The January 2016 Jalan Thamrin Starbucks attack in Jakarta, in which four civilians were killed, might have been a massacre were it not for a chance failure of arbitrage. A key arbitrageur in the Jamaah Anshorut Daulah network, the weapons smuggler Suryadi Mas’ud, abandoned his task to bring multiple automatic rifles into Indonesia from the Philippines via the Sanghie-Talaud island chain. Others who then attempted to complete the job failed to get the weapons to Java.
But such a failure shouldn’t make anyone complacent. It is common for terrorists to work through a process of trial and error, until at some point they succeed. The prospect of a mass casualty light arms attack in a crowded space remains the greatest terrorist threat in Indonesia. The risk of such an attack can only be higher than it was in 2016, with hundreds of militants, now experienced in urban warfare, returning from former ISIS strongholds in Syria and Marawi.
In practice, arbitrage is far from frictionless or risk-free, as the case of Suryadi Mas’ud, who was arrested last year in West Java, illustrates. Transaction costs may pose a significant barrier. Yet in a globalising world marked by a strong pattern of regionalisation, the cost of arbitrage will only decrease as general Southeast Asian integration proceeds. As Pankaj Ghemawat has found in his work for the logistics company DHL, “East Asia & the Pacific” is second only to Europe in intraregional connectedness, with Southeast Asian countries receiving unexpectedly high global connectedness scores.
Increased connectivity was a factor in last year’s attack on Marawi.

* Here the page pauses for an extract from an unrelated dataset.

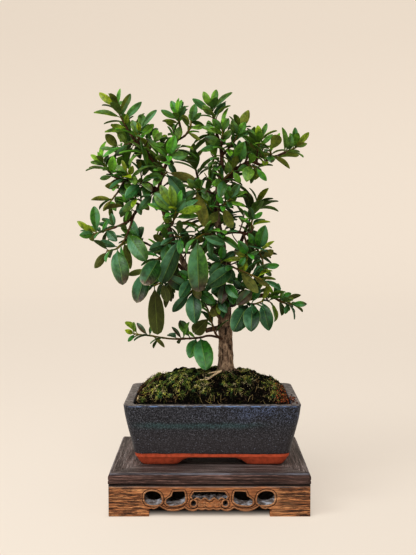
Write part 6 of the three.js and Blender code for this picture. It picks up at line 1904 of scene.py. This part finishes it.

While some jihadists used traditional sea routes through the triborder to get to the Southern Philippines, perhaps even more took advantage of the growth in low cost regional air travel. Regional airlines now connect a surprising schedule of provincial capital cities in the region with domestic or international flights to other provincial capitals—or to national capitals, like Manila.
Marawi: returning to a destroyed city
Mishandling the return of civilian evacuees risks creating new pockets of sympathy for violent extremist groups.
But low numbers of key transnational actors have always driven the most serious terrorism in Southeast Asia. The archetype is the former Indonesian militant Hambali. When Hambali was arrested in 2003, the threat to the region was much reduced, partly because he was a unique link to al-Qaeda, but also because he uniquely understood how to exploit geopolitical differences across Southeast Asia. As the arbitrage model suggests, terrorist “markets” no more encourage large numbers of arbitrageurs than do traditional markets. An arbitrage opportunity might only attract a few geographically flexible actors capable of understanding conditions in more than one country at a time. Southeast Asia will continue to be vulnerable to transnational terrorism until there are at least equal numbers of counterterrorism officials who can do the same.